The services sector data showed the world’s top economy remained resilient in the face of surging prices and borrowing costs, highlighting the job the Federal Reserve has in taming inflation while trying to prevent a recession — a goal many observers doubt can be achieved.
The reading added to the gloom blanketing trading floors as investors face a range of headwinds including a worsening energy crisis in Europe, Russia’s war in Ukraine and Chinese economic woes caused by Covid-19 lockdowns.
“Overall, the (services) survey paints a picture of solid activity in the services sector of the US economy supported by wages growth suggesting the Fed still has more work to do in order to cool the economy,” said National Australia Bank’s Rodrigo Catril.
All three main indexes on Wall Street finished in the red Tuesday as they reopened after a long weekend, with expectations growing that the Fed will announce a third successive 75 basis-point rate hike later this month.

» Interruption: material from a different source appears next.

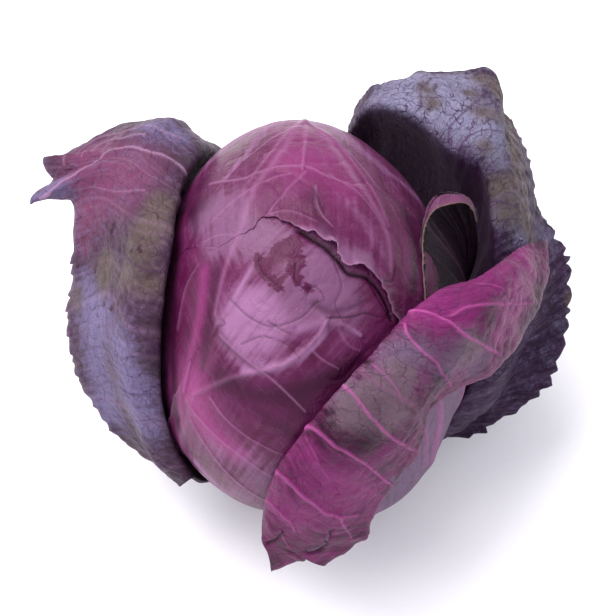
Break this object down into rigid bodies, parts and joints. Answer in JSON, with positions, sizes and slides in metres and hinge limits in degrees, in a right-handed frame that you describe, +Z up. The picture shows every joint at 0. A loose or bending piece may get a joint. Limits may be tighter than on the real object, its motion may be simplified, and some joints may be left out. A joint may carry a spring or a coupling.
{
  "type": "red cabbage head",
  "caption": "Red cabbage head standing on its cut stem, a dense oval ball of wrapped leaves with loose outer leaves curling outward",
  "frame": {"origin": "centre of the stem's flat cut face, which the head stands on", "axes": "+Z up through the head, -Y toward the front, +X toward the right seen from the front"},
  "size_m": [0.2686, 0.2381, 0.1926],
  "materials": {
    "stem": "pale moist cut stem with a fibrous rind",
    "ball_leaf": "waxy magenta leaf with a thin pale bloom",
    "dusky_leaf": "dusty violet leaf with fine dark veins",
    "slate_leaf": "blue-grey leaf with a net of dark veins",
    "magenta_leaf": "magenta leaf with raised pink ribs",
    "curled_leaf": "dark mottled leaf with a pale rim"
  },
  "bodies": {
    "root": {"cut_stem": "stem", "head": "ball_leaf", "leaf_left": "dusky_leaf", "leaf_right": "slate_leaf", "leaf_front": "magenta_leaf", "leaf_curled": "curled_leaf"}
  },
  "joints": []
}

Several top Fed officials — including head Jerome Powell — have lined up in recent weeks to say their main focus is bringing inflation down from four-decade highs, even if that means tipping the economy into recession.
The prospect of more big rate hikes has sent the dollar soaring this year, and on Wednesday it hit a new 24-year high of 144.38 yen.
The yen’s losses continued to mount despite comments from government officials hinting at possible intervention to provide support, though there was no sign the Bank of Japan would shift from its ultra-loose monetary policies aimed at kickstarting the economy.
The euro remained lodged below parity with the dollar and at a 20-year low, even as the European Central Bank prepares to ramp up rates, having done so in July for the first time in eight years.
And the greenback was also pushing towards a 37-year peak against sterling, which saw a brief rally Tuesday on reports new UK Prime Minister Liz Truss was planning a £130 billion ($150 billion) package to freeze energy bills.